Aim of the task:
Which lines come from the start of the records through the line that holds "0.12), (1.0, 0.35))"? Write them out word for word.

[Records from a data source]
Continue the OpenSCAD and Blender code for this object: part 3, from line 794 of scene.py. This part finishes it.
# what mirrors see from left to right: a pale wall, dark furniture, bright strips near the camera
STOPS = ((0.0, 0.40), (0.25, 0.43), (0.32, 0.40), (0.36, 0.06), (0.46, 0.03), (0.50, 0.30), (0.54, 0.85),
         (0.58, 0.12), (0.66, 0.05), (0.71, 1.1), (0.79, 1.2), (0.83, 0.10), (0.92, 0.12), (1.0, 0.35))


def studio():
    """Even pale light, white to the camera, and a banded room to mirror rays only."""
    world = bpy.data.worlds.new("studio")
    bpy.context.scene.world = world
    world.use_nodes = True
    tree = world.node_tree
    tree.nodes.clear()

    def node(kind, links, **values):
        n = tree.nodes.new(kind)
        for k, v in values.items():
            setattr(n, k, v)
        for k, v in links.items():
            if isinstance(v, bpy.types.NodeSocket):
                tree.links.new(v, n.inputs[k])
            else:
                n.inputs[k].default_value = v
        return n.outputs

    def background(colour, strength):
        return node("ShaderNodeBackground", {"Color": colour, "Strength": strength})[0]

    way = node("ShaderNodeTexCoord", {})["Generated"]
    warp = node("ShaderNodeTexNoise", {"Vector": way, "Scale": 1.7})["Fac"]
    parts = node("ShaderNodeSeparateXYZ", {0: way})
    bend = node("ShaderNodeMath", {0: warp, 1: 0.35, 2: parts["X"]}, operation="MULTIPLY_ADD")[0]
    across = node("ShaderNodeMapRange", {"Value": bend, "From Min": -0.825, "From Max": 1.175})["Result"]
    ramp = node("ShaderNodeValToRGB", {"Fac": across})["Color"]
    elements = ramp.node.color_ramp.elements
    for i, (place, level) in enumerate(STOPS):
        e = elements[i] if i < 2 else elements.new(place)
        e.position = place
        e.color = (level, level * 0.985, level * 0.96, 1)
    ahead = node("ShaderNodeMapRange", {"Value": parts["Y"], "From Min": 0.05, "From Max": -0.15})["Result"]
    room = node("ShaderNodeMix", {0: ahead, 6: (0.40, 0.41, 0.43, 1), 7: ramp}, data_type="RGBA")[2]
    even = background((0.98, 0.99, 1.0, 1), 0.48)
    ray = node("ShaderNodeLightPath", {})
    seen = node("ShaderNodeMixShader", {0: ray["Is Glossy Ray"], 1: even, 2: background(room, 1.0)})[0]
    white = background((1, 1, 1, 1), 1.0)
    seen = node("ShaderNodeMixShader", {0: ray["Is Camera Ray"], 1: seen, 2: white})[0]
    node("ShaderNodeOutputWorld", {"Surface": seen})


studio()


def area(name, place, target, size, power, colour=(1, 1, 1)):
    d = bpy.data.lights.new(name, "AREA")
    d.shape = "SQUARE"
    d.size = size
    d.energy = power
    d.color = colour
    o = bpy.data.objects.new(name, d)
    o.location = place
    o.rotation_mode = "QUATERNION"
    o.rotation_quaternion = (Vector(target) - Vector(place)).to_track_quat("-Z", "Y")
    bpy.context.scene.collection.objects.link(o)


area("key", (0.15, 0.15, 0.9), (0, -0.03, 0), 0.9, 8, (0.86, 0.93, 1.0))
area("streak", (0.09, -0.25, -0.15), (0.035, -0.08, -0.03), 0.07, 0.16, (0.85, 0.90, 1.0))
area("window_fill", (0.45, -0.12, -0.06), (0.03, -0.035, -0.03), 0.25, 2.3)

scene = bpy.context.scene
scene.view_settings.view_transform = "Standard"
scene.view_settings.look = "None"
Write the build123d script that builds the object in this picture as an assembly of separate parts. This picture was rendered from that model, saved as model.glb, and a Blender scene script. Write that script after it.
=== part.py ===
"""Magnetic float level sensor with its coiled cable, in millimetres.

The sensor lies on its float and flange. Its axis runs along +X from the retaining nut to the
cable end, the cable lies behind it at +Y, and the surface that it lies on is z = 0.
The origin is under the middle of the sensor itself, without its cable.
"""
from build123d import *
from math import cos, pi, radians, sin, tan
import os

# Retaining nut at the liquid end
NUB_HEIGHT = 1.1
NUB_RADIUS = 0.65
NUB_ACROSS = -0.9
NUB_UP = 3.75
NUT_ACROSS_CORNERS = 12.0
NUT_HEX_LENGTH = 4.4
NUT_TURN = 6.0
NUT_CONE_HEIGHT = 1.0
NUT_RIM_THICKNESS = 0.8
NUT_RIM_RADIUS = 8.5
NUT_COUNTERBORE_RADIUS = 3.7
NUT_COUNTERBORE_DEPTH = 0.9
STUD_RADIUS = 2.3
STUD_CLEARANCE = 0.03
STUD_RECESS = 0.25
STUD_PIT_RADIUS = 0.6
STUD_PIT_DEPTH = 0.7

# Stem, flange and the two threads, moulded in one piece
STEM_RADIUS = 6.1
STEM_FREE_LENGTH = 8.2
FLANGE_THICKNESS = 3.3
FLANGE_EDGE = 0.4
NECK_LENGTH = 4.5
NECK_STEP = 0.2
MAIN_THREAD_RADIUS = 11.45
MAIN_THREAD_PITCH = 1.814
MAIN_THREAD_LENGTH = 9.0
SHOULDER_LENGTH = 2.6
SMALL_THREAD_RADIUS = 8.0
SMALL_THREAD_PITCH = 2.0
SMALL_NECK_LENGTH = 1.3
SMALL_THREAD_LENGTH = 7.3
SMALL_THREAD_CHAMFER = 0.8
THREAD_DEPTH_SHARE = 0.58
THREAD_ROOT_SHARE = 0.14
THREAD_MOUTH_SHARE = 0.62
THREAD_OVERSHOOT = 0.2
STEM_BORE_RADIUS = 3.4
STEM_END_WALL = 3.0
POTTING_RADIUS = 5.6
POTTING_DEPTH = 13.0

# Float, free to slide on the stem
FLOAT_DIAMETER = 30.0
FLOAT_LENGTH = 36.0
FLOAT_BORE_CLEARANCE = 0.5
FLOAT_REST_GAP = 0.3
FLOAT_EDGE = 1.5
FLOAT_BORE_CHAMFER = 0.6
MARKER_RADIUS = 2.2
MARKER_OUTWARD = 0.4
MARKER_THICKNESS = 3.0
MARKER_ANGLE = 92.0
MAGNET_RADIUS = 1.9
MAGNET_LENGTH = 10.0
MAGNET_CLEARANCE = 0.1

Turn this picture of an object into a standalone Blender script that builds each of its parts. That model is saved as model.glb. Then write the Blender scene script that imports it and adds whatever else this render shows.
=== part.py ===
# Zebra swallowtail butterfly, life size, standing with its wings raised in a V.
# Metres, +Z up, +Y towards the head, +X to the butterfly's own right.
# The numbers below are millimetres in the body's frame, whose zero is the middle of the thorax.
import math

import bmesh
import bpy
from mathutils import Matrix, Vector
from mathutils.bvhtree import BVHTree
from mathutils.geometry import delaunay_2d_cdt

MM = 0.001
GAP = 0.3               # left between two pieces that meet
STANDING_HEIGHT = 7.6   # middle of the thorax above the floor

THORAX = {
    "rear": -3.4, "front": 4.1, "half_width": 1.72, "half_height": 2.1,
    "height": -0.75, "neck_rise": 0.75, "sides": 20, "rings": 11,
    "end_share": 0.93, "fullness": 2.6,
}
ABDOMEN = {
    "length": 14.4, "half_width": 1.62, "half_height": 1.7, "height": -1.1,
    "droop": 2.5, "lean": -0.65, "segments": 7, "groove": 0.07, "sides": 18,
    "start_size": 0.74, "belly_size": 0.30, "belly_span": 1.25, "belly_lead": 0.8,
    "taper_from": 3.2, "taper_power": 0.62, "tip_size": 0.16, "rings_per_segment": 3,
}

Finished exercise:
Continue the OpenSCAD and Blender code for this object: part 3, from line 794 of scene.py. This part finishes it.
# what mirrors see from left to right: a pale wall, dark furniture, bright strips near the camera
STOPS = ((0.0, 0.40), (0.25, 0.43), (0.32, 0.40), (0.36, 0.06), (0.46, 0.03), (0.50, 0.30), (0.54, 0.85),
         (0.58, 0.12), (0.66, 0.05), (0.71, 1.1), (0.79, 1.2), (0.83, 0.10), (0.92, 0.12), (1.0, 0.35))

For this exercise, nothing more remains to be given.